Anders Hammer / Norway, United States / 2020 / 21 min / INTERNATIONAL PREMIERE
In 2019, protests erupted against a bill that would allow China to demand the extradition of citizens from Hong Kong. Led by the country's youth, the movement in Hong Kong became symbolic for a generation's rebellion against a system that acts over the heads of its citizens. Supported by interviews with the movement's spokespeople, 'Do Not Split' places us on the shifting front line of the young people's struggle for democracy and freedom, where violent clashes take place in a haze of tear gas in a futuristic maze of a city. Armed with umbrellas, gas masks and an indomitable solidarity, the protesters constitute an omnipresent mass, which acts in the spirit of the city's famous child Bruce Lee, as it tries to defeat the enemy by being like water.
Garrett Bradley / United States / 2020 / 29 min / INTERNATIONAL PREMIERE
Garrett Bradley works in the intersection of documentary filmmaking and visual arts, which is evident in her critically acclaimed 'America', an important and immensely beautiful contribution to the current wave of contemporary art that takes a revisionist approach to modern history and its blind spots. Bradley has edited together scenes from a never-completed silent film, 'Lime Kiln Club Field Day' (1913, the first known film with African American actors), with 12 staged and dreamy scenes of her own, and has thereby created a cinematic work where the past and the present are mirrored in each other, and where black film history is finally written. Garrett Bradley is also participating at CPH:DOX 2020 with her first feature-length film, 'Time'.

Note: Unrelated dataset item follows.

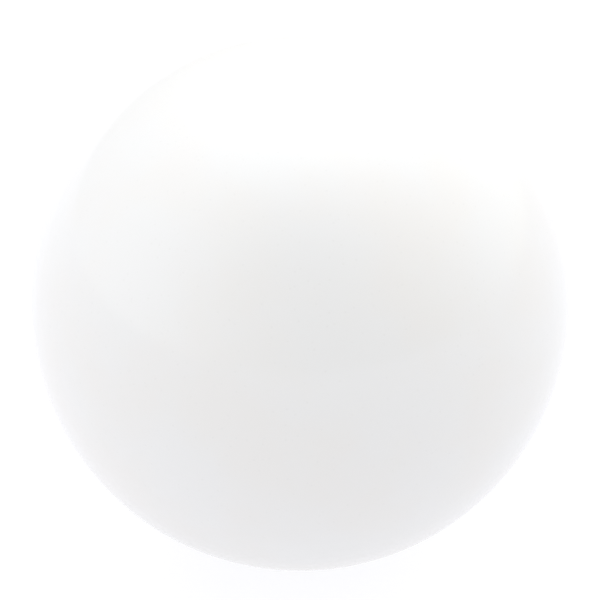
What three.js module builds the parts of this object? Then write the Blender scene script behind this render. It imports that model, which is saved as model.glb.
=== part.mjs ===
// A cue ball for pool: one solid sphere of white phenolic resin, cast in one
// pour, then ground true and polished all over. It has no shell, core, seam,
// insert or mark, so the whole object is a single piece.
//
// Millimetres, +Z up, origin at the centre of the ball.

import * as THREE from 'three';

// Driving dimensions
const BALL_DIAMETER = 57.15; // 2 1/4 inches, the standard pool ball
const FACET_SIDE = 2; // keeps every facet within the 0.127 mm that a real ball may be off

// Polished white resin
const RESIN_FINISH = { color: 0xf4f3f0, roughness: 0.08, metalness: 0 };

// The angle between neighbouring corners of an icosahedron, seen from its centre
const ICOSAHEDRON_EDGE_ANGLE = Math.atan(2);

// The ball is an icosahedron whose edges are split and pushed out to the
// sphere, so its facets are nearly equal all over and it has no poles. An even
// number of parts to each edge puts a corner at both ends of every axis, so the
// solid measures the exact diameter along X, Y and Z.
function ballGeometry(diameter, facetSide) {
  const radius = diameter / 2;
  const edgeArc = radius * ICOSAHEDRON_EDGE_ANGLE;
  const edgeParts = 2 * Math.round(edgeArc / facetSide / 2);
  const cornersAddedToEdge = edgeParts - 1;
  return new THREE.IcosahedronGeometry(radius, cornersAddedToEdge);
}

function makeBall() {
  const geometry = ballGeometry(BALL_DIAMETER, FACET_SIDE);
  const resin = new THREE.MeshStandardMaterial(RESIN_FINISH);
  const ball = new THREE.Mesh(geometry, resin);
  ball.name = 'ball';
  return ball;
}

const cueBall = new THREE.Group();
cueBall.name = 'cue_ball';
cueBall.add(makeBall());

export default cueBall;
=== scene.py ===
"""A polished cue ball on a white light table, in a soft white studio tent. Metres, +Z up."""

import math

import bmesh
import bpy
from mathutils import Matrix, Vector


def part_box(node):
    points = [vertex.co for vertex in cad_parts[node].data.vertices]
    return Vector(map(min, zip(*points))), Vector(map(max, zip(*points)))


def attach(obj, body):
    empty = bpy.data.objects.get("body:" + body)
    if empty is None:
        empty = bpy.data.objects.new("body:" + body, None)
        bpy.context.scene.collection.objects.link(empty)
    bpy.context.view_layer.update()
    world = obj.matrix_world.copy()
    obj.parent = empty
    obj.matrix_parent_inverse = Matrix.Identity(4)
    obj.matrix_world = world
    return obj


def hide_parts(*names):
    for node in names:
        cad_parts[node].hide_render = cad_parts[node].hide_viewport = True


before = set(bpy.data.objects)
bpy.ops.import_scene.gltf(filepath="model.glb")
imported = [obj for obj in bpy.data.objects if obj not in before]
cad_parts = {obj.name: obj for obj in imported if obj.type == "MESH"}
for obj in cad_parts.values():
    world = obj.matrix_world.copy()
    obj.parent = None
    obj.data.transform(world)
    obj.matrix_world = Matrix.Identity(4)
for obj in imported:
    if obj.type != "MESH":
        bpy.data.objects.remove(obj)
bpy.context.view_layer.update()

ball_lowest, ball_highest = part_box("ball")

MM = 0.001
MICRON = 0.000001

# The ball's size and place, from the frame
BALL_RADIUS = (ball_highest.z - ball_lowest.z) / 2
BALL_CENTRE = (ball_lowest + ball_highest) / 2
CELLS_PER_SIDE = 64

# Blender's noise stays close to its middle value. These are where it starts and stops mattering.
NOISE_LOW = 0.35
NOISE_HIGH = 0.65

# White phenolic resin. Its mineral filler cures in faint clouds with tiny specks in them.
RESIN_WARM_WHITE = (0.756, 0.747, 0.732, 1)
RESIN_COOL_WHITE = (0.756, 0.756, 0.751, 1)
RESIN_SPECK = (0.715, 0.711, 0.700, 1)
RESIN_IOR = 1.6
CLOUD_SIZE = 11 * MM
CLOUD_DETAIL = 5
SPECK_SPACING = 0.9 * MM
SPECK_RADIUS = 0.18 * MM
SPECK_STRENGTH = 0.6

# Its polish. The wheel leaves a haze, arcs of hairlines round two axes and a faint orange peel.
POLISHED_ROUGHNESS = 0.075
HAZED_ROUGHNESS = 0.115
HAZE_SIZE = 15 * MM
HAZE_DETAIL = 3
HAIRLINE_LENGTH = 14 * MM
HAIRLINE_WIDTH = 0.14 * MM
HAIRLINE_AXES = [Vector((0.3, 0.2, 0.93)), Vector((0.85, -0.45, 0.28))]
HAIRLINE_NOISE_LOW = 0.60
HAIRLINE_NOISE_HIGH = 0.74
HAIRLINE_ROUGHNESS = 0.03
HAIRLINE_DEPTH = 0.15 * MICRON
PEEL_SIZE = 1.7 * MM
PEEL_DETAIL = 1
PEEL_DEPTH = 2 * MICRON

# The light table, a plain sheet of milky acrylic lit evenly from below
TABLE_HEIGHT = ball_lowest.z
TABLE_HALF_SIZE = 20
TABLE_GREY = (0.235, 0.235, 0.265, 1)
TABLE_GLOW = 0.8
TABLE_GLOW_WHITE = (1, 1, 1, 1)

# The camera
CAMERA_ELEVATION = 30
CAMERA_LENS = 200
CAMERA_SENSOR = 36
BALL_SHARE_OF_PICTURE = 0.903

# The tent: white cloth all round, lamps behind it and dimmer parts of the cloth between them.
# Directions are in degrees, azimuth 0 in front and 90 to the right. A higher focus gathers the
# light more tightly round its direction. Colour is its red, green and blue strength, and a dim
# part of the cloth takes light away.
TENT_WHITE = (0.815, 0.81, 0.79)
LAMPS = [
    {"azimuth": 180, "elevation": 70, "focus": 4, "colour": (2.16, 2.18, 2.25)},
    {"azimuth": 284, "elevation": 4, "focus": 2.5, "colour": (0.76, 0.77, 0.79)},
    {"azimuth": 114, "elevation": 16, "focus": 4, "colour": (0.65, 0.65, 0.63)},
]
DIM_CLOTH = [
    {"azimuth": 200, "elevation": 50, "focus": 3, "colour": (-0.72, -0.71, -0.69)},
    {"azimuth": 356, "elevation": 59, "focus": 5, "colour": (-0.61, -0.61, -0.61)},
]


def link(thing):
    bpy.context.scene.collection.objects.link(thing)
    return thing


def maths(tree, operation, first, second=0.0):
    """A Math node. first is a socket, and second is a socket or a number."""
    node = tree.nodes.new("ShaderNodeMath")
    node.operation = operation
    tree.links.new(first, node.inputs[0])
    if isinstance(second, (int, float)):
        node.inputs[1].default_value = second
    else:
        tree.links.new(second, node.inputs[1])
    return node.outputs[0]


def vector_maths(tree, operation, first, second):
    """A Vector Math node's answer, a vector or a number. Each input is a socket or three numbers."""
    node = tree.nodes.new("ShaderNodeVectorMath")
    node.operation = operation
    for socket, value in zip(node.inputs, (first, second)):
        if isinstance(value, bpy.types.NodeSocket):
            tree.links.new(value, socket)
        else:
            socket.default_value = value
    return node.outputs["Value" if operation == "DOT_PRODUCT" else "Vector"]


def noise(tree, place, lump_size, detail):
    """Seamless solid noise, about 0.3 to 0.7, with lumps of this size at their coarsest."""
    node = tree.nodes.new("ShaderNodeTexNoise")
    node.inputs["Scale"].default_value = 1 / lump_size
    node.inputs["Detail"].default_value = detail
    tree.links.new(place, node.inputs["Vector"])
    return node.outputs["Fac"]


def ease(tree, value, low, high, to_low=0.0, to_high=1.0):
    """Value carried smoothly from one range to another, and held at the ends."""
    node = tree.nodes.new("ShaderNodeMapRange")
    node.interpolation_type = "SMOOTHSTEP"
    tree.links.new(value, node.inputs["Value"])
    node.inputs["From Min"].default_value = low
    node.inputs["From Max"].default_value = high
    node.inputs["To Min"].default_value = to_low
    node.inputs["To Max"].default_value = to_high
    return node.outputs["Result"]


def blend(tree, amount, first, second):
    """A colour part of the way from first, a colour or a socket, to second, a colour."""
    node = tree.nodes.new("ShaderNodeMix")
    node.data_type = "RGBA"
    tree.links.new(amount, node.inputs["Factor"])
    from_colour, to_colour = [socket for socket in node.inputs if socket.type == "RGBA"]
    if isinstance(first, tuple):
        from_colour.default_value = first
    else:
        tree.links.new(first, from_colour)
    to_colour.default_value = second
    return next(socket for socket in node.outputs if socket.type == "RGBA")


# ---------------------------------------------------------------- the ball


def even_step(step):
    """A step from -1 to 1 across a cube's side, moved so that the cells are even on the sphere."""
    return math.tan(step * math.pi / 4)


def make_ball(radius, centre, cells):
    """A sphere of six square patches of quads, so it has no poles and its cells are nearly equal."""
    mesh = bmesh.new()
    bmesh.ops.create_cube(mesh, size=2)
    bmesh.ops.subdivide_edges(mesh, edges=mesh.edges[:], cuts=cells - 1, use_grid_fill=True)
    for corner in mesh.verts:
        on_cube = Vector([even_step(step) for step in corner.co])
        corner.co = centre + on_cube.normalized() * radius
    for face in mesh.faces:
        face.smooth = True
    data = bpy.data.meshes.new("polished_ball")
    mesh.to_mesh(data)
    mesh.free()
    return link(bpy.data.objects.new("polished_ball", data))


# ---------------------------------------------------------------- the resin


def specks(tree, place):
    """SPECK_STRENGTH in the middle of each grain of filler and 0 between the grains."""
    cells = tree.nodes.new("ShaderNodeTexVoronoi")
    cells.inputs["Scale"].default_value = 1 / SPECK_SPACING
    tree.links.new(place, cells.inputs["Vector"])
    edge = SPECK_RADIUS / SPECK_SPACING
    return ease(tree, cells.outputs["Distance"], 0, edge, SPECK_STRENGTH, 0)


def hairlines(tree, place, axis):
    """1 on each polishing line and 0 between them. The lines are arcs round the axis."""
    turned = tree.nodes.new("ShaderNodeMapping")
    turned.vector_type = "TEXTURE"
    turned.inputs["Rotation"].default_value = axis.to_track_quat("Z", "Y").to_euler()
    turned.inputs["Scale"].default_value = (HAIRLINE_LENGTH, HAIRLINE_LENGTH, HAIRLINE_WIDTH)
    tree.links.new(place, turned.inputs["Vector"])
    lines = noise(tree, turned.outputs["Vector"], 1, 0)
    return ease(tree, lines, HAIRLINE_NOISE_LOW, HAIRLINE_NOISE_HIGH)


def resin_colour(tree, place):
    clouds = ease(tree, noise(tree, place, CLOUD_SIZE, CLOUD_DETAIL), NOISE_LOW, NOISE_HIGH)
    cloudy = blend(tree, clouds, RESIN_WARM_WHITE, RESIN_COOL_WHITE)
    return blend(tree, specks(tree, place), cloudy, RESIN_SPECK)


def resin_roughness(tree, place, lines):
    haze = noise(tree, place, HAZE_SIZE, HAZE_DETAIL)
    gloss = ease(tree, haze, NOISE_LOW, NOISE_HIGH, POLISHED_ROUGHNESS, HAZED_ROUGHNESS)
    return maths(tree, "ADD", gloss, maths(tree, "MULTIPLY", lines, HAIRLINE_ROUGHNESS))


def resin_relief(tree, place, lines):
    """The surface's normal, with the orange peel standing up and the hairlines cut in."""
    peel = maths(tree, "MULTIPLY", noise(tree, place, PEEL_SIZE, PEEL_DETAIL), PEEL_DEPTH)
    relief = tree.nodes.new("ShaderNodeBump")
    relief.inputs["Distance"].default_value = 1
    cut = maths(tree, "MULTIPLY", lines, HAIRLINE_DEPTH)
    tree.links.new(maths(tree, "SUBTRACT", peel, cut), relief.inputs["Height"])
    return relief.outputs["Normal"]


def resin_material():
    material = bpy.data.materials.new("white_resin")
    material.use_nodes = True
    tree = material.node_tree
    resin = tree.nodes["Principled BSDF"]
    resin.inputs["IOR"].default_value = RESIN_IOR
    place = tree.nodes.new("ShaderNodeTexCoord").outputs["Object"]
    lines = maths(tree, "MAXIMUM", *[hairlines(tree, place, axis) for axis in HAIRLINE_AXES])
    tree.links.new(resin_colour(tree, place), resin.inputs["Base Color"])
    tree.links.new(resin_roughness(tree, place, lines), resin.inputs["Roughness"])
    tree.links.new(resin_relief(tree, place, lines), resin.inputs["Normal"])
    return material


# ---------------------------------------------------------------- the studio


def table_material():
    material = bpy.data.materials.new("milky_acrylic")
    material.use_nodes = True
    acrylic = material.node_tree.nodes["Principled BSDF"]
    acrylic.inputs["Base Color"].default_value = TABLE_GREY
    acrylic.inputs["Roughness"].default_value = 1
    acrylic.inputs["Specular IOR Level"].default_value = 0
    acrylic.inputs["Emission Color"].default_value = TABLE_GLOW_WHITE
    acrylic.inputs["Emission Strength"].default_value = TABLE_GLOW
    return material


def make_table(height, half_size):
    mesh = bmesh.new()
    bmesh.ops.create_grid(mesh, x_segments=1, y_segments=1, size=half_size)
    data = bpy.data.meshes.new("table")
    mesh.to_mesh(data)
    mesh.free()
    data.materials.append(table_material())
    table = link(bpy.data.objects.new("table", data))
    table.location.z = height


def direction(azimuth, elevation):
    """A unit vector, from degrees."""
    turn = math.radians(azimuth)
    rise = math.radians(elevation)
    return Vector((math.sin(turn) * math.cos(rise), -math.cos(turn) * math.cos(rise), math.sin(rise)))


def soft_light(tree, looking, light):
    """Light gathered softly round one direction: colour x e^(focus x (cos of the angle off it - 1))."""
    towards = direction(light["azimuth"], light["elevation"])
    off_it = maths(tree, "SUBTRACT", vector_maths(tree, "DOT_PRODUCT", looking, towards), 1)
    fall = maths(tree, "EXPONENT", maths(tree, "MULTIPLY", off_it, light["focus"]))
    return vector_maths(tree, "MULTIPLY", fall, light["colour"])


def make_tent():
    world = bpy.data.worlds.new("tent")
    bpy.context.scene.world = world
    world.use_nodes = True
    tree = world.node_tree
    looking = tree.nodes.new("ShaderNodeTexCoord").outputs["Generated"]
    brightness = TENT_WHITE
    for light in LAMPS + DIM_CLOTH:
        brightness = vector_maths(tree, "ADD", brightness, soft_light(tree, looking, light))
    brightness = vector_maths(tree, "MAXIMUM", brightness, (0, 0, 0))
    tree.links.new(brightness, tree.nodes["Background"].inputs["Color"])
    tree.nodes["Background"].inputs["Strength"].default_value = 1


def make_camera():
    data = bpy.data.cameras.new("camera")
    data.lens = CAMERA_LENS
    data.sensor_width = CAMERA_SENSOR
    ball_angle = math.atan(CAMERA_SENSOR / 2 / CAMERA_LENS * BALL_SHARE_OF_PICTURE)
    distance = BALL_RADIUS / math.sin(ball_angle)
    towards_camera = direction(0, CAMERA_ELEVATION)
    camera = link(bpy.data.objects.new("camera", data))
    camera.location = BALL_CENTRE + towards_camera * distance
    camera.rotation_euler = towards_camera.to_track_quat("Z", "Y").to_euler()
    bpy.context.scene.camera = camera


make_camera()
ball = make_ball(BALL_RADIUS, BALL_CENTRE, CELLS_PER_SIDE)
ball.data.materials.append(resin_material())
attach(ball, "root")
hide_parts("ball")
make_table(TABLE_HEIGHT, TABLE_HALF_SIZE)
make_tent()
bpy.context.scene.view_settings.view_transform = "Standard"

Beatrice Gibson / United Kingdom / 2019 / 23 min
Beatrice Gibson's tightly woven 'Two Sisters are not Sisters' is a free adaptation of a text by Gertrude Stein from 1929, which unfolds like a dark dream that is set in modern-day Paris, where the possible return of European fascism creates waves of unrest. Gibson herself calls her film a 'crime thriller without a crime', but the abstract plot echoes the upheavals that have shaken the foundations of the international community. The election of insane world leaders and the symptoms of irreversible crises have created a countermovement of solidarity and a rethinking of social relations. The unique experimentalist and artist Gibson weaves the threads together tightly in her latest and compact work, which just like last year's 'I Hope I'm Loud When I'm Dead' (CPH:DOX 2019) contains contributions by some of her closest colleagues.